Leah McGrath Goodman, who writes for Newsweek, discovered the whereabouts of Satoshi Nakamoto after an exhaustive two-month search. It was thought that his name was just a pseudonym, but it now appears that Nakamoto is his real name (or to give him his full name Dorian Prentice Satoshi Nakamoto.

He was tracked down to a neighbourhood in Temple City California. The 64-year-old Japanese-American father of six was described by Newsweek as living a “humble life”, driving a Toyota Corolla and living with his mother.

Goodman searched for Nakamoto after talking to various Bitcoin developers and searching through various public records before finding the Bitcoin creator.

Nakamoto is described as being a “extremely intelligent, moody and obsessively private” individual who has carried out secret work for the US government.

Bitcoin started when Nakamoto wrote a paper in 2008 laying out the case for an “electronic payment system based on cryptographic proof instead of trust”. 

While initially heavily involved in developing the software, he began to retreat from development in 2010. In April 2011 he emailed a Bitcoin contributor and said he had “moved on to other things”.

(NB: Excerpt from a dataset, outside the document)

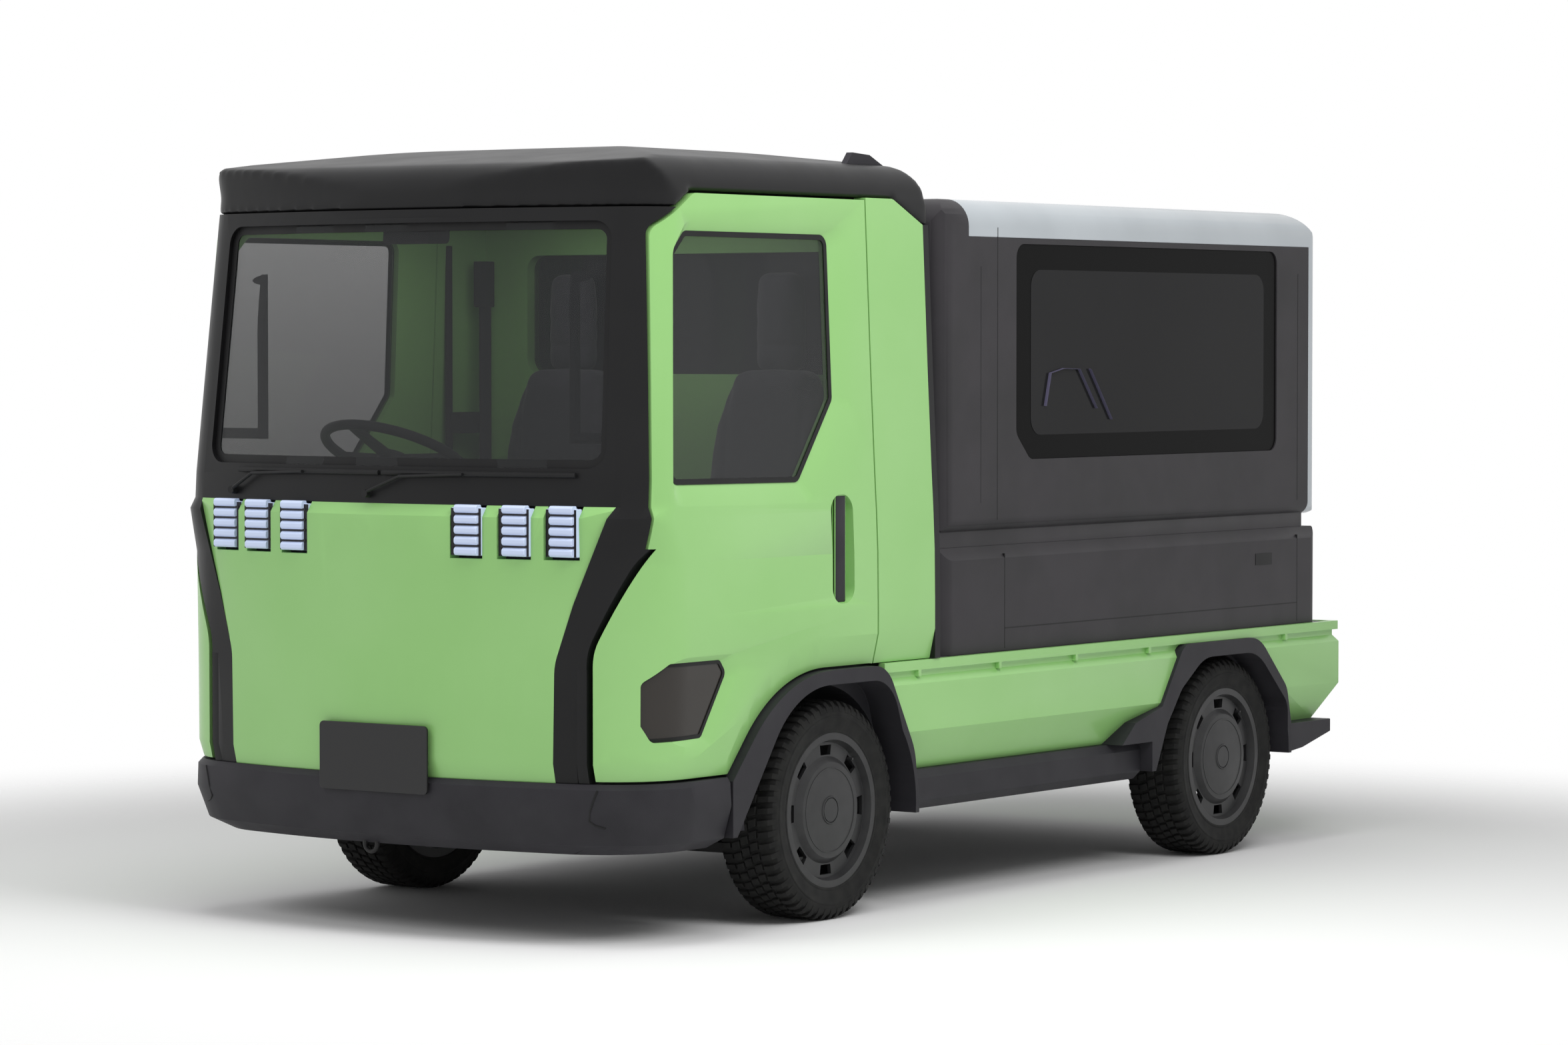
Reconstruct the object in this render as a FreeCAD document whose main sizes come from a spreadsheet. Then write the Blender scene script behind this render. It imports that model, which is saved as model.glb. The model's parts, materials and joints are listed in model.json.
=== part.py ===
import FreeCAD, Part
import math
import os
import re
import Sketcher

# A kei truck: cab over the front axle, flat deck with green skirts, and a two-storey cargo body on the deck.
# Millimetres. X is across, plus to the vehicle's left, Y runs from front to back, Z is up from the ground.

doc = FreeCAD.newDocument("kei_truck")
sheet = doc.addObject("Spreadsheet::Sheet", "sizes")
aliases = []
nodes = []

turn_to = {
    "XY": FreeCAD.Rotation(),
    "XZ": FreeCAD.Rotation(FreeCAD.Vector(1, 0, 0), 90),
    "YZ": FreeCAD.Rotation(FreeCAD.Vector(1, 1, 1), 120),
}
point_along = {
    "X": FreeCAD.Rotation(FreeCAD.Vector(0, 1, 0), 90),
    "Y": FreeCAD.Rotation(FreeCAD.Vector(1, 0, 0), -90),
    "Z": FreeCAD.Rotation(),
}


def sizes(**values):
    """Writes named sizes into the sheet, one row each."""
    for alias, number in values.items():
        aliases.append(alias)
        row = len(aliases)
        sheet.set(f"A{row}", alias)
        sheet.set(f"B{row}", str(number))
        sheet.setAlias(f"B{row}", alias)
    sheet.recompute()


def linked(text):
    """The expression as another object writes it, with the sheet's name before each size."""
    return re.sub(r"[a-z]\w*", lambda word: "sizes." + word[0] if word[0] in aliases else word[0], str(text))


def value(text):
    """What an expression on the sheet's sizes comes to."""
    return float(sheet.evalExpression(str(text)))


def bind(thing, **expressions):
    """Binds properties to the sheet; an underscore in a keyword stands for a dot."""
    for name, text in expressions.items():
        thing.setExpression(name.replace("_", "."), linked(text))
    return thing


def put(thing, x=0, y=0, z=0):
    """Binds an object's place to the sheet."""
    return bind(thing, Placement_Base_x=x, Placement_Base_y=y, Placement_Base_z=z)


def keep(thing):
    """Marks a finished sub-part: its label names its file."""
    nodes.append(thing)
    return thing


def box(name, x, y, z):
    """A box between a low and a high expression on each axis."""
    solid = doc.addObject("Part::Box", name)
    bind(solid, Length=f"{x[1]} - ({x[0]})", Width=f"{y[1]} - ({y[0]})", Height=f"{z[1]} - ({z[0]})")
    return put(solid, x[0], y[0], z[0])


def rod(name, along, radius, length, x, y, z):
    """A round bar that starts at x, y, z and runs along an axis."""
    solid = doc.addObject("Part::Cylinder", name)
    solid.Placement = FreeCAD.Placement(FreeCAD.Vector(), point_along[along])
    bind(solid, Radius=radius, Height=length)
    return put(solid, x, y, z)


def fuse(name, *parts):
    solid = doc.addObject("Part::MultiFuse", name)
    solid.Shapes = list(parts)
    return solid


def group(name, *parts):
    """Like pieces of one sub-part that don't touch."""
    pieces = doc.addObject("Part::Compound", name)
    pieces.Links = list(parts)
    return pieces


def cut(name, base, *tools):
    solid = doc.addObject("Part::Cut", name)
    solid.Base = base
    solid.Tool = tools[0] if len(tools) == 1 else fuse(name + "_tools", *tools)
    return solid


def common(name, base, tool):
    solid = doc.addObject("Part::Common", name)
    solid.Base = base
    solid.Tool = tool
    return solid


def mirrored(name, source):
    """The same piece on the vehicle's other side."""
    copy = doc.addObject("Part::Mirroring", name)
    copy.Source = source
    copy.Normal = FreeCAD.Vector(1, 0, 0)
    return copy


def outline(name, plane, points):
    """A closed sketch. Each corner is two expressions, and a third where it is rounded."""
    sketch = doc.addObject("Sketcher::SketchObject", name)
    sketch.Placement = FreeCAD.Placement(FreeCAD.Vector(), turn_to[plane])
    draw_outline(sketch, points)
    return sketch


def draw_outline(sketch, points):
    """Draws the sides and rounded corners, fully constrained, with every size bound to the sheet."""
    count = len(points)
    spots = [FreeCAD.Vector(value(corner[0]), value(corner[1]), 0) for corner in points]
    arrive, leave, turns = [], [], []
    for i, corner in enumerate(points):
        back = (spots[i - 1] - spots[i]).normalize()
        ahead = (spots[(i + 1) % count] - spots[i]).normalize()
        half_angle = back.getAngle(ahead) / 2
        reach = value(corner[2]) / math.tan(half_angle) if len(corner) > 2 else 0
        arrive.append(spots[i] + back * reach)
        leave.append(spots[i] + ahead * reach)
        turns.append((back, ahead, half_angle))
    shapes = [Part.LineSegment(leave[i], arrive[(i + 1) % count]) for i in range(count)]
    guides, rules, bound = [], [], {}

    def rule(*entry, text=None):
        if text is not None:
            bound[len(rules)] = text
        rules.append(Sketcher.Constraint(*entry))

    arcs = [i for i, corner in enumerate(points) if len(corner) > 2]
    for i, corner in enumerate(points):
        before = (i - 1) % count
        if i not in arcs:
            rule("Coincident", before, 2, i, 1)
            rule("DistanceX", -1, 1, i, 1, spots[i].x, text=corner[0])
            rule("DistanceY", -1, 1, i, 1, spots[i].y, text=corner[1])
            continue
        back, ahead, half_angle = turns[i]
        radius = value(corner[2])
        middle = spots[i] + (back + ahead).normalize() * (radius / math.sin(half_angle))
        left_turn = back.cross(ahead).z < 0
        first, last = (arrive[i], leave[i]) if left_turn else (leave[i], arrive[i])
        spread = [math.atan2(spot.y - middle.y, spot.x - middle.x) for spot in (first, last)]
        arc = len(shapes)
        shapes.append(Part.ArcOfCircle(Part.Circle(middle, FreeCAD.Vector(0, 0, 1), radius), *spread))
        guide = count + len(arcs) + len(guides)
        guides.append(Part.Point(spots[i]))
        rule("Tangent", before, 2, arc, 1 if left_turn else 2)
        rule("Tangent", i, 1, arc, 2 if left_turn else 1)
        rule("Radius", arc, radius, text=corner[2])
        rule("PointOnObject", guide, 1, before)
        rule("PointOnObject", guide, 1, i)
        rule("DistanceX", -1, 1, guide, 1, spots[i].x, text=corner[0])
        rule("DistanceY", -1, 1, guide, 1, spots[i].y, text=corner[1])
    sketch.addGeometry(shapes, False)
    if guides:
        sketch.addGeometry(guides, True)
    sketch.addConstraint(rules)
    for number, text in bound.items():
        sketch.setExpression(f"Constraints[{number}]", linked(text))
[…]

When quizzed on his involvement with Bitcoin, he responded that he was “no longer involved in that” and could not discuss it. He added,  “It’s been turned over to other people.”

Not much else is said about the man, the article describes a rather short meeting with someone who really wanted to stay out of the limelight. Nakamoto even went as far as to call the police as the journalist tried to question him.

The digital peer-to-peer currency has had a tough time of late. Mt. Gox was closed after it was hacked and Bitcoin bank Flexcoin has recently shut up shop after a recent attack. Last year one Bitcoin was worth over $1,000.